Not cash. R-multiples are neutral; cash recruits loss aversion. Track in R.

FIELD 9

One sentence: what did I learn?

The point is not to be profound. The point is to force a moment of reflection while the trade is fresh.

The three-cadence review

A journal works because of what you do AFTER you fill it in. Three review windows, each with a specific job:

2 minutes

Per-trade

At exit: fill the row, write the one-sentence lesson, move on. No long write-ups. The discipline is doing it every time, not doing it beautifully.

10 minutes

Daily

End of session: read the day’s rows back. Note grade trend, common mistakes, what state you were in. The PDF’s daily page is designed for this.

45 minutes

Weekly

Sunday evening: open the Stats tab. Pick ONE leak. Fix that one thing next week. Do not try to fix five things at once.

R-multiples, in plain English

R is the universal unit of trading. It strips out the noise that cash introduces (loss aversion, anchoring on round numbers, comparing today’s P&L to last week’s) and forces you to evaluate trades on their actual edge math.

One R = the cash you risked on that trade (planned entry minus planned stop, times your position size). If you risked £50 and made £100, that’s +2R. If you risked £50 and lost £75 because you let it run past your stop, that’s −1.5R — and that 0.5R extra is a process problem you can fix.

The Excel template computes this automatically from your planned and actual fields. The PDF has a write-in space so you can do the math by hand and feel each one.

How to use the Excel template

  1. Open the “How to Use” tab first. It has the field rubric and the process grade definitions side by side.
  2. Open “Trade Log”. Cream-coloured cells are inputs. Blue cells (R-Multiple, P&L, Outcome) are computed for you. Drop-downs on Direction, Process Grade, and Pre-trade State.
  3. Fill one row per trade, ideally at the moment of exit. Two minutes per row.
  4. Read the Stats tab each Sunday. Look at the Average R column for each Pre-trade State row. That single column will tell you more about your trading than any chart.
  5. The Equity Curve tab charts cumulative R. A negative trend over 30+ trades means the system is bleeding — fix process before sizing up.

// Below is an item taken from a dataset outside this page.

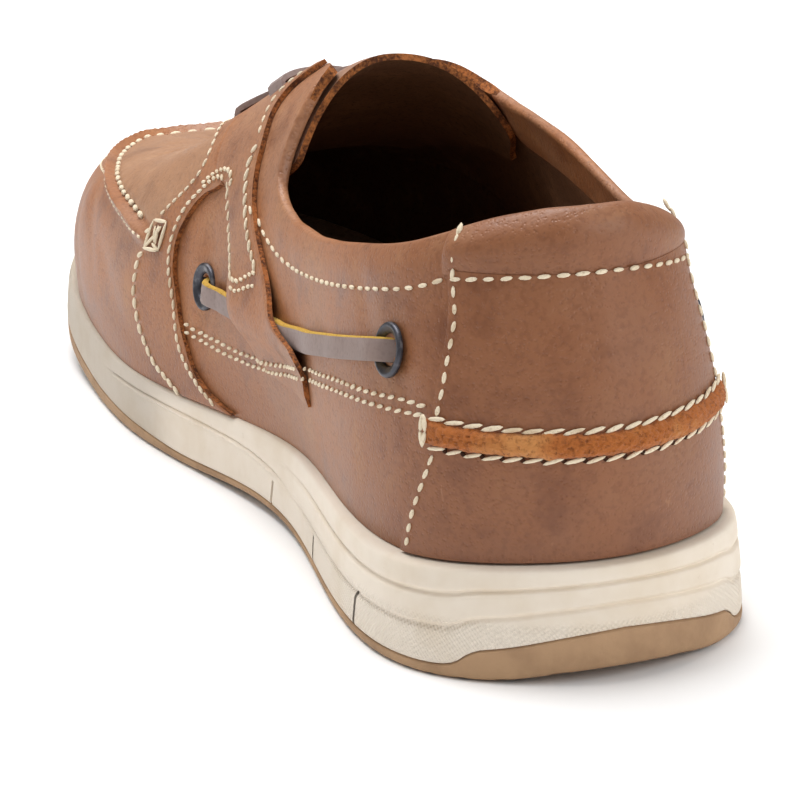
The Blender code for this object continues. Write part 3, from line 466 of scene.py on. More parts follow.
class Bench:
    """Modelling tools, used as by hand."""

    @staticmethod
    def rest() -> None:
        """Leave object mode as the only mode and deselect everything."""
        if bpy.context.object and bpy.context.object.mode != "OBJECT":
            bpy.ops.object.mode_set(mode="OBJECT")
        bpy.ops.object.select_all(action="DESELECT")

    @staticmethod
    def take(piece: bpy.types.Object) -> None:
        """Select one piece and make it the active one."""
        Bench.rest()
        piece.select_set(True)
        bpy.context.view_layer.objects.active = piece

    @staticmethod
    def edit(piece: bpy.types.Object, faces: Optional[Array] = None) -> None:
        """Go into edit mode with all of a piece selected, or only some of its faces."""
        Bench.take(piece)
        bpy.context.tool_settings.mesh_select_mode = (False, False, True)
        if faces is None:
            bpy.ops.object.mode_set(mode="EDIT")
            bpy.ops.mesh.select_all(action="SELECT")
            return
        mesh = piece.data
        mesh.vertices.foreach_set("select", np.zeros(len(mesh.vertices), bool))
        mesh.edges.foreach_set("select", np.zeros(len(mesh.edges), bool))
        mesh.polygons.foreach_set("select", faces)
        bpy.ops.object.mode_set(mode="EDIT")

    @staticmethod
    def done(piece: bpy.types.Object, angle: float = 0.7) -> bpy.types.Object:
        """Leave edit mode and shade the piece smoothly up to an angle."""
        Bench.take(piece)
        bpy.ops.object.shade_smooth_by_angle(angle=angle)
        return piece

    @staticmethod
    def finish(piece: bpy.types.Object, kind: str, **settings: object) -> None:
        """Add a modifier to a piece and apply it."""
        Bench.take(piece)
        modifier = piece.modifiers.new(kind.lower(), kind)
        for key, value in settings.items():
            setattr(modifier, key, value)
        bpy.ops.object.modifier_apply(modifier=modifier.name)

    @staticmethod
    def cloth(name: str, outer: Array, keep: Optional[Array] = None) -> bpy.types.Object:
        """Lay a grid over rows of points.

        Args:
            name: Name of the piece.
            outer: Points by row and column, in the last's own place.
            keep: Cells of the grid that are there.

        Returns:
            The piece, with its grid place kept in the attribute "spot" and a map in metres.
        """
        rows, columns = outer.shape[:2]
        Bench.rest()
        bpy.ops.mesh.primitive_grid_add(x_subdivisions=columns - 1, y_subdivisions=rows - 1, size=1.0)
        piece = bpy.context.object
        piece.name = piece.data.name = name
        mesh = piece.data
        mesh.vertices.foreach_set("co", (outer - ORIGIN).astype(np.float32).ravel())
        spot = mesh.attributes.new("spot", "INT", "POINT")
        spot.data.foreach_set("value", np.arange(rows * columns, dtype=np.int32))
        run = np.linalg.norm(np.diff(outer[rows // 2], axis=0), axis=1)
        climb = np.linalg.norm(np.diff(outer, axis=0), axis=2)
        level = np.broadcast_to(np.concatenate([[0.0], np.cumsum(run)]), (rows, columns))
        upright = np.concatenate([np.zeros((1, columns)), np.cumsum(climb, axis=0)])
        chart = np.stack([level, upright], -1).reshape(-1, 2)
        corner = np.empty(len(mesh.loops), np.int32)
        mesh.loops.foreach_get("vertex_index", corner)
        mesh.uv_layers[0].data.foreach_set("uv", chart[corner].astype(np.float32).ravel())
        if keep is not None:
            first = corner.reshape(-1, 4).min(1)
            Bench.edit(piece, ~keep[first // columns, first % columns])
            bpy.ops.mesh.delete(type="FACE")
        Bench.edit(piece)
        bpy.ops.mesh.remove_doubles(threshold=1e-6)
        bpy.ops.object.mode_set(mode="OBJECT")
        mesh.update()
        return piece

    @staticmethod
    def panel(name: str, outer: Array, inner: Array, keep: Optional[Array] = None,
              raw: Optional[Array] = None) -> bpy.types.Object:
        """Make a sheet with a thickness between two grids of points.

        Args:
            name: Name of the piece.
            outer: Points of the outer face, by row and column.
            inner: Points of the inner face.
            keep: Cells of the grid that are there.
            raw: Places on the rim where the cut edge shows; all of them when left out.

        Returns:
            The piece, whose faces use slot 0 outside, slot 1 inside and slot 2 on the cut edge.
        """
        piece = Bench.cloth(name, outer, keep)
        mesh = piece.data
        spot = Bench.spots(mesh)
        way = (outer - inner).reshape(-1, 3)
        facing = sum(float(face.normal.dot(way[spot[face.vertices[0]]].tolist()))
                     for face in list(mesh.polygons)[::97])
        if facing < 0:
            Bench.edit(piece)
            bpy.ops.mesh.flip_normals()
            bpy.ops.object.mode_set(mode="OBJECT")
        count = len(mesh.vertices)
        for _ in range(3):
            mesh.materials.append(None)
        Bench.finish(piece, "SOLIDIFY", thickness=0.001, offset=-1.0, material_offset=1,
                     material_offset_rim=2)
        mesh = piece.data
        spot = Bench.spots(mesh)
        layer = np.arange(len(spot)) >= count
        points = np.where(layer[:, None], inner.reshape(-1, 3)[spot], outer.reshape(-1, 3)[spot])
        mesh.vertices.foreach_set("co", (points - ORIGIN).astype(np.float32).ravel())
        if raw is not None:
            cut = raw.reshape(-1)[spot]
            for face in mesh.polygons:
                if face.material_index == 2 and not all(cut[list(face.vertices)]):
                    face.material_index = 0
        mesh.update()
        return Bench.done(piece)

    @staticmethod
    def spots(mesh: bpy.types.Mesh) -> Array:
        """Grid place of each point of a mesh."""
        spot = np.empty(len(mesh.vertices), np.int32)
        mesh.attributes["spot"].data.foreach_get("value", spot)
        return spot

    @staticmethod
    def body(name: str, rows: Iterable[Array]) -> bpy.types.Object:
        """Make a closed body from rows of points round the shoe; the first and last are spines."""
        points = np.array(list(rows))
        for end in (0, -1):
            points[end] = (points[end] + points[end][::-1]) / 2
        piece = Bench.cloth(name, points)
        Bench.edit(piece)
        bpy.ops.mesh.normals_make_consistent(inside=False)
        bpy.ops.object.mode_set(mode="OBJECT")
        return Bench.done(piece, 0.6)

    @staticmethod
    def many(name: str, shape: tuple[Array, list], places: Array) -> bpy.types.Object:
        """Repeat one small shape at many places.

        Args:
            name: Name of the piece.
            shape: Points and faces of the shape.
            places: A 3 by 4 matrix for each copy.

        Returns:
            One piece with all the copies.
        """
        points, faces = shape
        spread = np.einsum("nij,pj->npi", places[:, :, :3], points) + places[:, None, :, 3]
        count = len(points)
        lists = [tuple(corner + step * count for corner in face)
                 for step in range(len(places)) for face in faces]
        mesh = bpy.data.meshes.new(name)
        mesh.from_pydata((spread.reshape(-1, 3) - ORIGIN).tolist(), [], lists)
        piece = bpy.data.objects.new(name, mesh)
        bpy.context.scene.collection.objects.link(piece)
        return Bench.done(piece, 1.2)

    @staticmethod
    def bead(segments: int = 8, rings: int = 6) -> tuple[Array, list]:
        """Round bead of unit size, as points and faces to repeat."""
        Bench.rest()
        bpy.ops.mesh.primitive_uv_sphere_add(segments=segments, ring_count=rings, radius=1.0)
        piece = bpy.context.object
        points = np.array([tuple(vertex.co) for vertex in piece.data.vertices])
        faces = [tuple(face.vertices) for face in piece.data.polygons]
        bpy.data.objects.remove(piece, do_unlink=True)
        return points, faces

    @staticmethod
    def dress(piece: bpy.types.Object, materials: Sequence[bpy.types.Material], slot: str,
              nodes: Sequence[str] = ()) -> None:
        """Give a piece its materials, hang it from the root and hide the solids that it stands for."""
        if len(piece.data.materials) == len(materials):
            for i, material in enumerate(materials):
                piece.data.materials[i] = material
        else:
            piece.data.materials.clear()
            for material in materials:
                piece.data.materials.append(material)
        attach(piece, "root")
        if nodes:
            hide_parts(*nodes)
        LOG.info("%s: %d faces", piece.name, len(piece.data.polygons))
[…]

How to use the printable PDF

  1. Print double-sided and either bind or clip the pages together. Twelve trade slots per print — suitable for one to two weeks of trading at retail volume.
  2. Start with the daily page: fill in the pre-session block before the open, the post-session block after the close.
  3. Use the trade record blocks as you trade. Each block has space for the nine essential fields.
  4. End the week with the weekly review page. Pick the one leak. Carry it forward.
  5. Keep your filled journals. Six weeks from now you will want to read what you wrote. It is unflattering and useful.

The journal is the loop

A pre-trade checklist gates entries. A trade journal records what those entries became. Together they form the full discipline loop — decision in, data out, lesson back into the next decision. The Psychology Series covers everything that turns this loop from a theatre into a feedback mechanism.